There are divisions in the Fed between those who maintain that the wind down should begin soon and those fearful that if such a move is too sudden it could trigger financial turbulence because the markets have become so dependent on the flow of money from the central bank.

Fed chair Jerome Powell has been seeking to balance between the two camps. He has said that a move to “taper” asset purchases by the end of the year could be “appropriate,” while at the same time insisting this should not be taken as a signal that the Fed is ready to lift its base interest rate from its present level of near zero.

Commentators, such as former Treasury Secretary Lawrence Summers, have warned that the present easy money policy of the Fed runs the risk of creating a situation of “stagflation”—rising prices amid a slowing economy.

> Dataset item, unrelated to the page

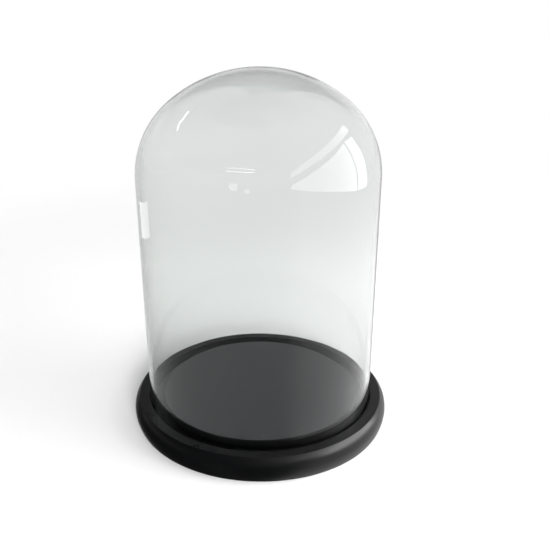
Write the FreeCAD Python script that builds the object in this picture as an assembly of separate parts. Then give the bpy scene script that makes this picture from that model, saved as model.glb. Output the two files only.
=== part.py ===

Financial analyst Mohamed El-Erian has repeated his previous warnings about the dangers of the Fed’s present policies in a comment published on Bloomberg yesterday. He called for the Fed to immediately initiate tapering with the goal of completely eliminating asset purchases by the first half of next year and that it should signal a gradual lifting of interest rates in the second half.

But he concluded that the Fed was more likely to adopt a “dovish approach” because of the extent to which “central bank liquidity has turbocharged asset valuations” leading to a “decoupling from underlying economic fundamentals.”

Appealing as this may seem, he continued, it was short-sighted because it allowed financial and economic risks to rise and by the time the Fed “finds itself forced to hit the brakes, the window for doing so in an orderly fashion may prove worrisomely tight.”